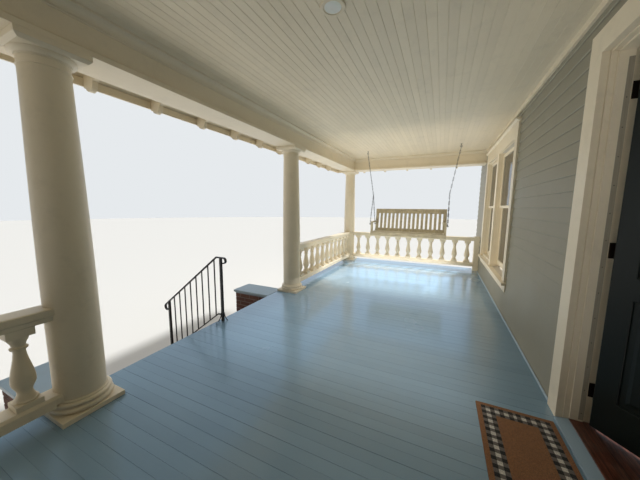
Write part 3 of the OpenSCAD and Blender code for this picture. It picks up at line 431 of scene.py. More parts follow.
def painted(name, colour, roughness, along=(1, 1, 1), board_tone_and_highlight=0.0, mottle=0.05, grime=0.12, brush_mm=9,
            grime_colour="#6E6350", bump=0.0006, gloss=0.0, ior=1.5):
    """Brushed paint: streaks of the brush along the board, soft mottling and a little grime.
    Boards of an array may differ by their tone, which on the siding also paints a highlight on each board's
    lower arris."""
    material, tree, place = patterned(name)
    drawn = add(tree, "Mapping", {"Vector": place, "Scale": along})
    brush = add(tree, "TexNoise", {"Vector": drawn, "Scale": per_mm(brush_mm), "Detail": 2.0})
    patch = add(tree, "TexNoise", {"Vector": place, "Scale": per_mm(700), "Detail": 3.0})
    spots = add(tree, "TexNoise", {"Vector": place, "Scale": per_mm(160), "Detail": 8.0, "Roughness": 0.7})
    tone = add(tree, "Attribute", give="Fac", attribute_name="tone")
    patches = {"Value": patch, "From Min": 0.2, "From Max": 0.8}
    uneven = add(tree, "MapRange", {**patches, "To Min": 1 - mottle, "To Max": 1 + mottle})
    # The tone lifts a board's colour at random, and on the siding paints a highlight on each lower arris
    board = add(tree, "MapRange", {"Value": tone, "To Min": 1 - board_tone_and_highlight, "To Max": 1 + board_tone_and_highlight})
    level = add(tree, "Math", {0: uneven, 1: board}, operation="MULTIPLY")
    paint = add(tree, "HueSaturation", {"Color": colour, "Value": level})
    dirty = add(tree, "MapRange", {"Value": spots, "From Min": 0.52, "From Max": 0.75, "To Max": grime})
    mixed = add(tree, "Mix", {0: dirty, 6: paint, 7: grime_colour}, 2, data_type="RGBA")
    sheen = add(tree, "MapRange", {**patches, "To Min": roughness * 0.85, "To Max": min(1, roughness * 1.2)})
    relief = add(tree, "Bump", {"Height": brush, "Strength": 0.5, "Distance": bump})
    return close(material, add(tree, "BsdfPrincipled", {
        "Base Color": mixed, "Roughness": sheen, "Normal": relief, "IOR": ior,
        "Coat Weight": gloss, "Coat Roughness": 0.14, "Coat Normal": relief}))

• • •

**Task description:** Write out the full listing exactly as given.

**Reply:**
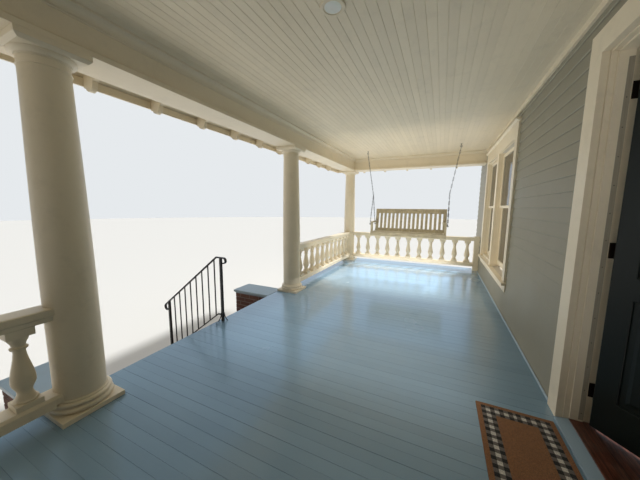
Write part 3 of the OpenSCAD and Blender code for this picture. It picks up at line 431 of scene.py. More parts follow.
def painted(name, colour, roughness, along=(1, 1, 1), board_tone_and_highlight=0.0, mottle=0.05, grime=0.12, brush_mm=9,
            grime_colour="#6E6350", bump=0.0006, gloss=0.0, ior=1.5):
    """Brushed paint: streaks of the brush along the board, soft mottling and a little grime.
    Boards of an array may differ by their tone, which on the siding also paints a highlight on each board's
    lower arris."""
    material, tree, place = patterned(name)
    drawn = add(tree, "Mapping", {"Vector": place, "Scale": along})
    brush = add(tree, "TexNoise", {"Vector": drawn, "Scale": per_mm(brush_mm), "Detail": 2.0})
    patch = add(tree, "TexNoise", {"Vector": place, "Scale": per_mm(700), "Detail": 3.0})
    spots = add(tree, "TexNoise", {"Vector": place, "Scale": per_mm(160), "Detail": 8.0, "Roughness": 0.7})
    tone = add(tree, "Attribute", give="Fac", attribute_name="tone")
    patches = {"Value": patch, "From Min": 0.2, "From Max": 0.8}
    uneven = add(tree, "MapRange", {**patches, "To Min": 1 - mottle, "To Max": 1 + mottle})
    # The tone lifts a board's colour at random, and on the siding paints a highlight on each lower arris
    board = add(tree, "MapRange", {"Value": tone, "To Min": 1 - board_tone_and_highlight, "To Max": 1 + board_tone_and_highlight})
    level = add(tree, "Math", {0: uneven, 1: board}, operation="MULTIPLY")
    paint = add(tree, "HueSaturation", {"Color": colour, "Value": level})
    dirty = add(tree, "MapRange", {"Value": spots, "From Min": 0.52, "From Max": 0.75, "To Max": grime})
    mixed = add(tree, "Mix", {0: dirty, 6: paint, 7: grime_colour}, 2, data_type="RGBA")
    sheen = add(tree, "MapRange", {**patches, "To Min": roughness * 0.85, "To Max": min(1, roughness * 1.2)})
    relief = add(tree, "Bump", {"Height": brush, "Strength": 0.5, "Distance": bump})
    return close(material, add(tree, "BsdfPrincipled", {
        "Base Color": mixed, "Roughness": sheen, "Normal": relief, "IOR": ior,
        "Coat Weight": gloss, "Coat Roughness": 0.14, "Coat Normal": relief}))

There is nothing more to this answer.